Put two 10amp fuses in there that's what I had to do to get mine to work


----------



## skatingrocker17 (Feb 3, 2012)

bubby2411 said:


> Put two 10amp fuses in there that's what I had to do to get mine to work


As opposed to one 20amp?


----------



## pntballer925 (Feb 27, 2011)

thats the point of the 2 fuse slots lol. you have to have 2 in it


----------



## bubby2411 (Sep 3, 2011)

Yes have the two tens instead of one 20


----------



## skatingrocker17 (Feb 3, 2012)

Okay my amp will be arriving tomorrow so I can test it out. I've been pulling an amp out of my other car to keep testing but I'm tired of doing that.

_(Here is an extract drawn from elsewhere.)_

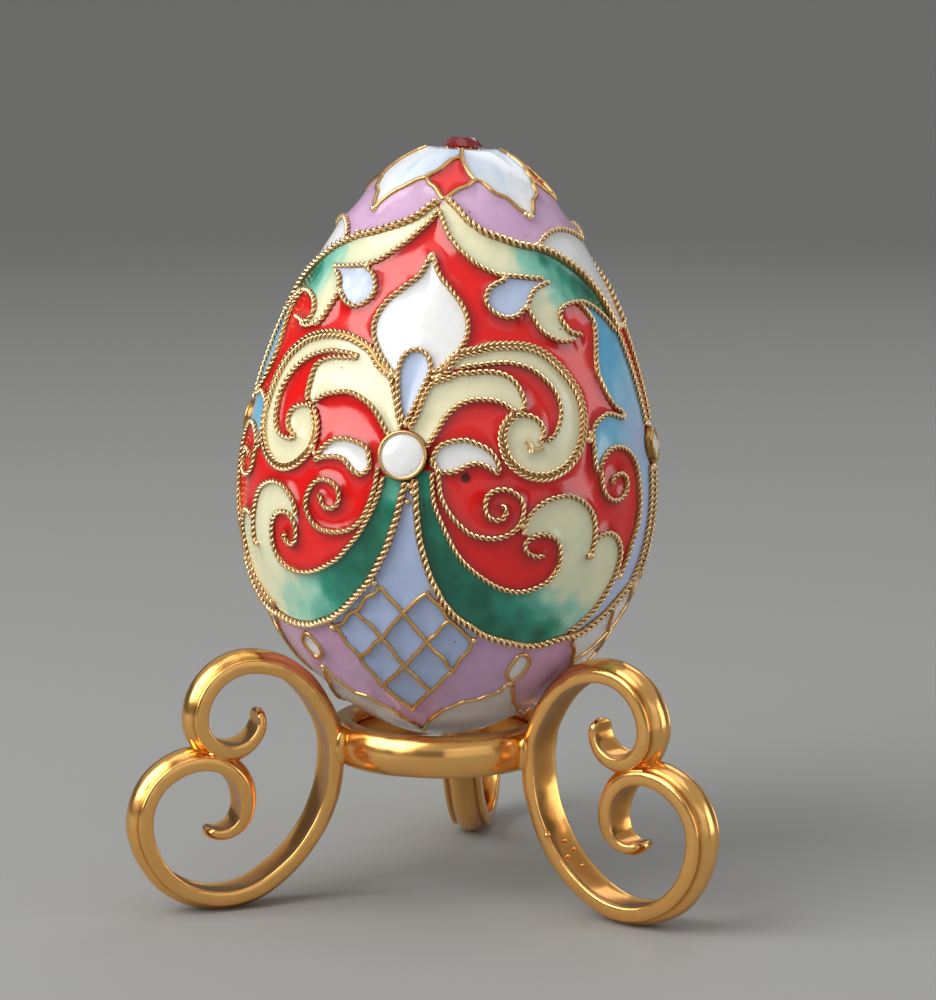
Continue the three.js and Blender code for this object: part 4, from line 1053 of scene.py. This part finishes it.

I got a Sundown SA-12 subwoofer too so I'm pretty excited. The stock radio really doesn't get very loud though, not until about 40/50


----------



## 1990tsi (Apr 29, 2011)

put a small amp on the stock front speakers. you will be surprised. I run 2 channels from an old PPI 5 channel to the stock front speakers and it's night and day. That sundown should get rediculous with the right box, and you'll drown out the speakers up front without an amp. 

what amp did you order?


----------



## skatingrocker17 (Feb 3, 2012)

It's a Kenwood KAC-8105D. It does 500 watts RMS at 2 ohms, I bought it thinking I would be using a Alpine Type-R (600 rms) but then I got the Sundown which can probably easily take 900+ rms. I'm thinking about amping the rest of the speakers now that you mention it, they are so quiet, I'll have to turn the gain way down. I don't have the speakers amped in my Malibu but I'm also not using the stock head unit either.


----------



## 1990tsi (Apr 29, 2011)

install is easy as well, assuming you're tapping into the front speaker leads for speaker level input or LOC, you just run 2 more sets of speaker wires to the trunk, and bam, you have everything you need in the trunk. I don't know if you need to amp the rears, I get decent results from using the stock rears on head unit power and the stock fronts on the PPI. All you'll need is a distribution block and a second small amp. That kenwood has RCA pre-outs so any amp will work. Heres one for $60 shipped that matches your sub amp Kenwood KAC-1502S (KAC1502S) 350W 2-Channel Stereo Amp w/ LPF
only problem is no HP filter, but you'll be better off than head unit power


----------



## skatingrocker17 (Feb 3, 2012)

Well, just thought I'd post an update.. it works. Can't wait to get the Sundown sub in, right now I just have two of my old subs installed in a sealed box. If I would of known I was getting a Sundown sub I would of went with a more powerful amp than just 500 watts rms.


----------